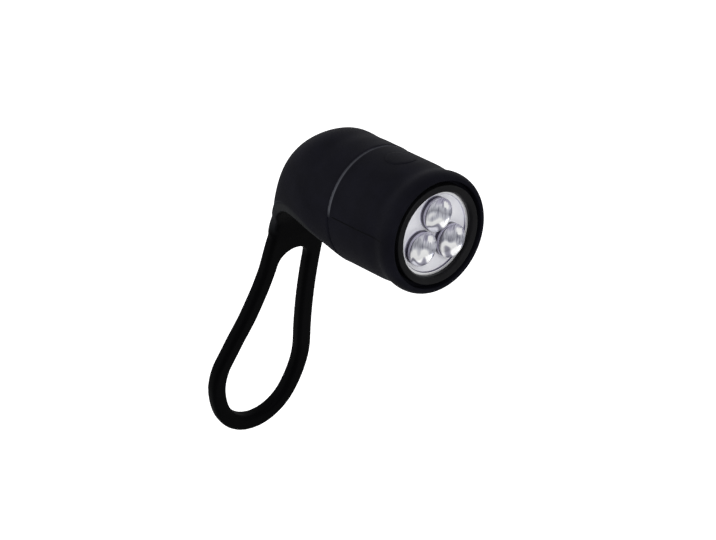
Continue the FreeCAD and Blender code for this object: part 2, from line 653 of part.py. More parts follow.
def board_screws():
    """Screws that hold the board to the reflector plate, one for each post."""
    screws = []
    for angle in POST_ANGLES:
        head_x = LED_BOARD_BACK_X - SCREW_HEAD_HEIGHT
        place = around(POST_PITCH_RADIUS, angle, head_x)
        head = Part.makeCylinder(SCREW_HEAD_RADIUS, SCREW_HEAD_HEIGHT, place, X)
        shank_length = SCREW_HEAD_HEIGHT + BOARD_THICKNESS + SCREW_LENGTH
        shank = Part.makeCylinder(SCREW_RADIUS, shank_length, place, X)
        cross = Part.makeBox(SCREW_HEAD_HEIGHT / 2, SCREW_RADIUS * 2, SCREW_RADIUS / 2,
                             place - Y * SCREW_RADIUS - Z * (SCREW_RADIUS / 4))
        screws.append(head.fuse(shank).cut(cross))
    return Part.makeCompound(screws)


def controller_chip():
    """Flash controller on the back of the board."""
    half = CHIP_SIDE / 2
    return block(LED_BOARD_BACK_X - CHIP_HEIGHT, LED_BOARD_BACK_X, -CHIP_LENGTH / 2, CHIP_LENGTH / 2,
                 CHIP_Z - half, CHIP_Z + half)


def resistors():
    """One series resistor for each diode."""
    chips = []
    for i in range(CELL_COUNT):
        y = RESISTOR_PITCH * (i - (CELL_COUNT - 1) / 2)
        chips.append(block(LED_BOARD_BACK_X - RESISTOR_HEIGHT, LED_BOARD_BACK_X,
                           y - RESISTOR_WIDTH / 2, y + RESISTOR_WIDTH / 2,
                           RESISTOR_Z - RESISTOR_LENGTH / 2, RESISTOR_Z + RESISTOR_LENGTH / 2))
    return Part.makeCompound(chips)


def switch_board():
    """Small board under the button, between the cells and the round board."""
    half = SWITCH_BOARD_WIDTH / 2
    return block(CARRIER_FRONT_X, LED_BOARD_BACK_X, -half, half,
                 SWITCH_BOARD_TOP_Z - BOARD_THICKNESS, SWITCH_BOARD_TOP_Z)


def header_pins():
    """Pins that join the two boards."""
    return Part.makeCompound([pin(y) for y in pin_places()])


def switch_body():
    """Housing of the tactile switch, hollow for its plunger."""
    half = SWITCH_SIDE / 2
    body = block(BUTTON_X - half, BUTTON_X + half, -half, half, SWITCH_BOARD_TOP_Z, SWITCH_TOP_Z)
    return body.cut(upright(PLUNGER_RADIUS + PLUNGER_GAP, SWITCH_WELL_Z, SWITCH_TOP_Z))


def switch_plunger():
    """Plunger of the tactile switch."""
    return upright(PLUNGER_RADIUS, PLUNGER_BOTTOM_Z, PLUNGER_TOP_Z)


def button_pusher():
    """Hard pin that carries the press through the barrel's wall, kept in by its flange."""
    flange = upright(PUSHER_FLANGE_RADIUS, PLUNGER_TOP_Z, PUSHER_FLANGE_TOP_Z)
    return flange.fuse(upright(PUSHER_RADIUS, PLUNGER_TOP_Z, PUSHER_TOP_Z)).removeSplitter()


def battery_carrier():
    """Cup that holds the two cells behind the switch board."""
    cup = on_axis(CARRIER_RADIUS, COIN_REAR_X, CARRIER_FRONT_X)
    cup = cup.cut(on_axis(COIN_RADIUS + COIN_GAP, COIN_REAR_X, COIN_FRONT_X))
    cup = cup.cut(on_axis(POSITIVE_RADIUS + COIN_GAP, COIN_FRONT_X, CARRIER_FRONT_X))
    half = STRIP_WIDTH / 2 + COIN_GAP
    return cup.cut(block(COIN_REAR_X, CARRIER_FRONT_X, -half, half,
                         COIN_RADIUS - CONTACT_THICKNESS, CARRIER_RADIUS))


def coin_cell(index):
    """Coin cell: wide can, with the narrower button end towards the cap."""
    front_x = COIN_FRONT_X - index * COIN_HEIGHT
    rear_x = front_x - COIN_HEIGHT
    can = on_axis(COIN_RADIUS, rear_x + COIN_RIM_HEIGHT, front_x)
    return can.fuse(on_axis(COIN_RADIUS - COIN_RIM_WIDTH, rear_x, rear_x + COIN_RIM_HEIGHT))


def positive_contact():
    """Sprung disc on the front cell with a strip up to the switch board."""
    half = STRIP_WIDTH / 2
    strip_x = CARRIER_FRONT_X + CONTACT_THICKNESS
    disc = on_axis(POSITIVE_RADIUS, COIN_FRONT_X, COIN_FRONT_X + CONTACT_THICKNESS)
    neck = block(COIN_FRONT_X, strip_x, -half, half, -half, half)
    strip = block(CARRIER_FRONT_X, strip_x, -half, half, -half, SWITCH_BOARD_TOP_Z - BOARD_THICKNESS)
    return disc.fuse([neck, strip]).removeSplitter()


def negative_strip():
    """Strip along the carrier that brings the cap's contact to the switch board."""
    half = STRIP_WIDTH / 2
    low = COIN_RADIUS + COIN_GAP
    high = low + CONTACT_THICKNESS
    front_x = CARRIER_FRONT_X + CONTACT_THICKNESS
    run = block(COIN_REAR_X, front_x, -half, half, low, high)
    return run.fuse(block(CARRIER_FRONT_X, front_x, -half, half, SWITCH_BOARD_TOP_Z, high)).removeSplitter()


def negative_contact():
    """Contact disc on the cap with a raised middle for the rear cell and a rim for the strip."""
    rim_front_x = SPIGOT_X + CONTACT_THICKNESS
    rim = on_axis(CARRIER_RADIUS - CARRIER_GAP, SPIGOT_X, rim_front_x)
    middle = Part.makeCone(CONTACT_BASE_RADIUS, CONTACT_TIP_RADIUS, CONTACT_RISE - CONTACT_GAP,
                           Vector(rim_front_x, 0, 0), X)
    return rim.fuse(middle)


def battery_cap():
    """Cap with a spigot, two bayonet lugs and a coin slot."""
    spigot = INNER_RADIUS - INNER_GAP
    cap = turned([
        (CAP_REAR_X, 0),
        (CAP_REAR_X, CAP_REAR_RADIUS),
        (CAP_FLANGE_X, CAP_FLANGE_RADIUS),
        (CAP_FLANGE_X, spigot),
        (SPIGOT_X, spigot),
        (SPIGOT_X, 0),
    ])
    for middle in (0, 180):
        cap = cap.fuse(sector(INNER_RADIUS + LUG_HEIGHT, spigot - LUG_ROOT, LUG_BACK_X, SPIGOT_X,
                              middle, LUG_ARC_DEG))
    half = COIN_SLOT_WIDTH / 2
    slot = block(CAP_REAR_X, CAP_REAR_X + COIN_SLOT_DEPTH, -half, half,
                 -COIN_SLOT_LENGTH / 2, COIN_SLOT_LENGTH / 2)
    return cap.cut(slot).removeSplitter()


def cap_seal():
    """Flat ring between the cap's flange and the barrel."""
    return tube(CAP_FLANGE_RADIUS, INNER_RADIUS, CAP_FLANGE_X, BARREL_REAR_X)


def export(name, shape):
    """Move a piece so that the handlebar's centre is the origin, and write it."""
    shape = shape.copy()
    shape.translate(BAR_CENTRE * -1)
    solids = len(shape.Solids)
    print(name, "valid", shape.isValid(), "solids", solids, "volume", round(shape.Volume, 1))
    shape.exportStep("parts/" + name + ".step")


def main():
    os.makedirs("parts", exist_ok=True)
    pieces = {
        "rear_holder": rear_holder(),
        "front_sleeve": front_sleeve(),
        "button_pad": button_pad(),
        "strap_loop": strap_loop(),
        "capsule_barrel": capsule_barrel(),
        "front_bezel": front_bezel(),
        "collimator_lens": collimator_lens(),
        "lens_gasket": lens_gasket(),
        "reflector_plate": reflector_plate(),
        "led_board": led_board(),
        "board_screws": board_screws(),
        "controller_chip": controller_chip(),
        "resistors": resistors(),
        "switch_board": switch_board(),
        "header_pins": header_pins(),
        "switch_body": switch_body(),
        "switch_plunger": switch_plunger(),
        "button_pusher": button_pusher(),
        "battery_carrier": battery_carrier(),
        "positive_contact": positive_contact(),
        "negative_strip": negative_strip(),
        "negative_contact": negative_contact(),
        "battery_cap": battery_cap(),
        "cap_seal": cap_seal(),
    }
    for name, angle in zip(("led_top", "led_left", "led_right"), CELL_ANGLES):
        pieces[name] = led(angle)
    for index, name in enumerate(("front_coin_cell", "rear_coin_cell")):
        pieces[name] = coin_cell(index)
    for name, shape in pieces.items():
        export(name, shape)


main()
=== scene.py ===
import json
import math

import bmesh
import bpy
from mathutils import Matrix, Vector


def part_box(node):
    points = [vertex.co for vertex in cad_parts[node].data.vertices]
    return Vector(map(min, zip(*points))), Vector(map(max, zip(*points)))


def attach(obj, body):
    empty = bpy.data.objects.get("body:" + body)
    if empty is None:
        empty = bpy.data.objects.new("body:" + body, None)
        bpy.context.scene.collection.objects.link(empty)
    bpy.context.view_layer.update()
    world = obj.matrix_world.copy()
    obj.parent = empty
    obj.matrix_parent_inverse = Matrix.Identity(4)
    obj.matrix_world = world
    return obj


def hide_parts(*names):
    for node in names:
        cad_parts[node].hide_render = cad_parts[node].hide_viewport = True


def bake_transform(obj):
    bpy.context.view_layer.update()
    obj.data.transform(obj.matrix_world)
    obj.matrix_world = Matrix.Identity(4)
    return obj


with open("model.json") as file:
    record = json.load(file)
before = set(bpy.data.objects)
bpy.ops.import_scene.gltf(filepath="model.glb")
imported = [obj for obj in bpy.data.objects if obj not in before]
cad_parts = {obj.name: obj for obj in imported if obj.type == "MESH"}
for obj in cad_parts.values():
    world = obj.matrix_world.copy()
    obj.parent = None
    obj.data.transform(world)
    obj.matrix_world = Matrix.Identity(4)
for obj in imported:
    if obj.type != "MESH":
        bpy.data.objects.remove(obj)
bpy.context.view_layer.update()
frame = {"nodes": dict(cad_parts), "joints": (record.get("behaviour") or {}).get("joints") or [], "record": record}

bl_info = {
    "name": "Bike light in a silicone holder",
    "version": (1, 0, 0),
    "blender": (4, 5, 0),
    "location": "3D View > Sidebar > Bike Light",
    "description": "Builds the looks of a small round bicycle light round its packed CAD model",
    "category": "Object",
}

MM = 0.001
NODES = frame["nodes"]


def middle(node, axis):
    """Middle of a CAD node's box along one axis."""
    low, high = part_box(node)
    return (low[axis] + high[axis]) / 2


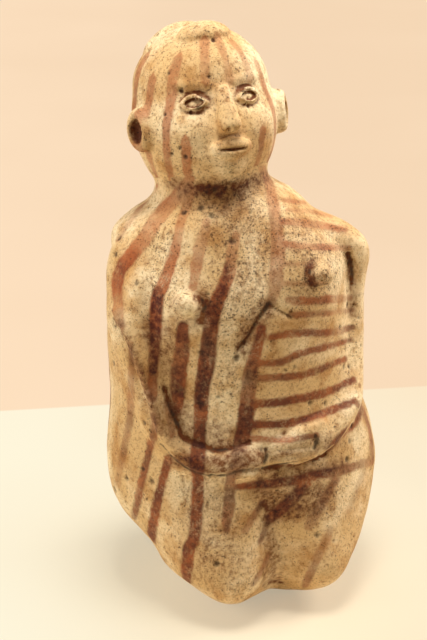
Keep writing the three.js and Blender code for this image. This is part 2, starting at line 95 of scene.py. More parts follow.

◆ Written instruction ◆
Extract the lines above from the one containing "record = json.load(file)" to the last line, both included, exactly as written.

◆ Correct answer ◆
    record = json.load(file)
before = set(bpy.data.objects)
bpy.ops.import_scene.gltf(filepath="model.glb")
imported = [obj for obj in bpy.data.objects if obj not in before]
cad_parts = {obj.name: obj for obj in imported if obj.type == "MESH"}
for obj in cad_parts.values():
    world = obj.matrix_world.copy()
    obj.parent = None
    obj.data.transform(world)
    obj.matrix_world = Matrix.Identity(4)
for obj in imported:
    if obj.type != "MESH":
        bpy.data.objects.remove(obj)
bpy.context.view_layer.update()
frame = {"nodes": dict(cad_parts), "joints": (record.get("behaviour") or {}).get("joints") or [], "record": record}

bl_info = {
    "name": "Bike light in a silicone holder",
    "version": (1, 0, 0),
    "blender": (4, 5, 0),
    "location": "3D View > Sidebar > Bike Light",
    "description": "Builds the looks of a small round bicycle light round its packed CAD model",
    "category": "Object",
}

MM = 0.001
NODES = frame["nodes"]


def middle(node, axis):
    """Middle of a CAD node's box along one axis."""
    low, high = part_box(node)
    return (low[axis] + high[axis]) / 2


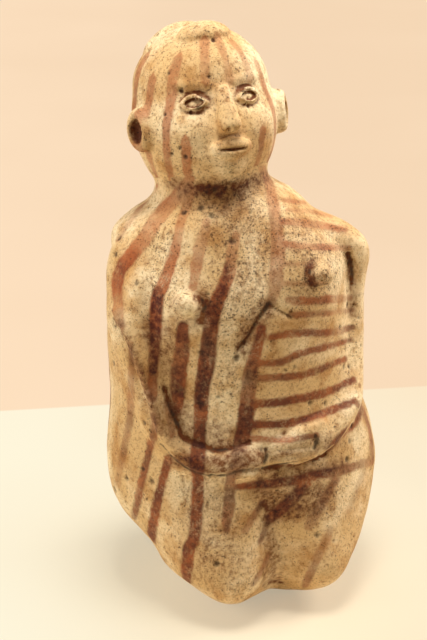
Keep writing the three.js and Blender code for this image. This is part 2, starting at line 95 of scene.py. More parts follow.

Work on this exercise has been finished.